In 1950 a teenager claimed to be an adult to improve his chances of finding work in an unfamiliar country.
Milos Tvrznik, who had left his family in Czechoslovakia two years earlier, found himself at Bonegilla Migrant Reception and Training Centre.
“He came across, couldn’t speak English so he had to learn English, he was only very young, it was huge for him,” his daughter Janine Arkinstall said this week.
“The man that he escaped (Czechoslovakia) with, he didn’t actually make it, he was killed on the journey, so Dad was really on his own.”
Mrs Arkinstall, who lives in Mildura, hopes to learn more about her late father’s life during Bonegilla Migrant Experience’s annual reunion on Friday and Saturday.
“I’ve always wanted to go to Bonegilla and see where he came,” she said.
“Just get a bit of a background on what Bonegilla is, just curious to have a look.”
More than 300,000 migrants started their new lives in Australia at Bonegilla Migrant Reception and Training Centre between 1947 and 1971.

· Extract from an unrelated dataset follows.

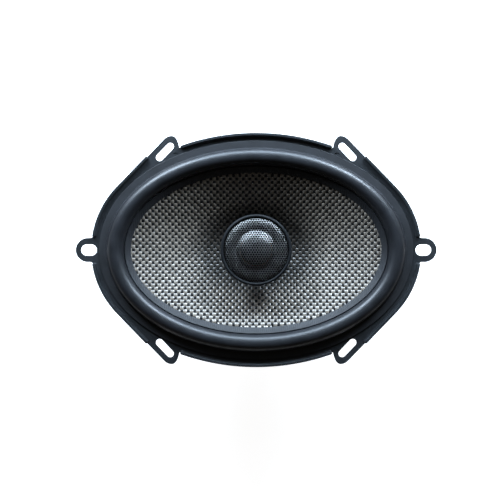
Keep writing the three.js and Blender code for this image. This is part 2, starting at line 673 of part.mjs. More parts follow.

The site was once made up of 24 blocks, with its own churches, banks, sporting fields, cinema, hospital, police station and railway platform.
This week’s reunion will celebrate 71 years since the centre was established, Australia’s largest and longest operating in the post-war era.
The two-day program includes guided tours of Block 19, bus tours, pop-up displays, demonstrations of flour milling and sourdough, genealogy information, refreshments and a dinner at the German Austrian Club.
Historian Bruce Pennay will give an illustrated talk on how memories of Bonegilla have been captured while War Child author Annette Janic, whose parents and older brother passed through the centre, is another guest speaker.
Last year Mrs Arkinstall ordered a plaque in memory of her father, who died in 2004.
His name has been included among those listed on The Arc memorial sculpture at the centre.
Mr Tvrznik eventually settled in Red Cliffs, near Mildura, where he met his future wife Lorraine Lanyon.
Mrs Arkinstall remembered her father as “a hard-working family man” who rarely talked about his early experiences.
She has made contact with Czech relatives and plans to visit her dad’s homeland in the future.
Some of what she knows came from research for a school assignment on Mr Tvrznik back in year 10.
“If I didn’t do that assignment on him, I’d probably have nothing,” Mrs Arkinstall said.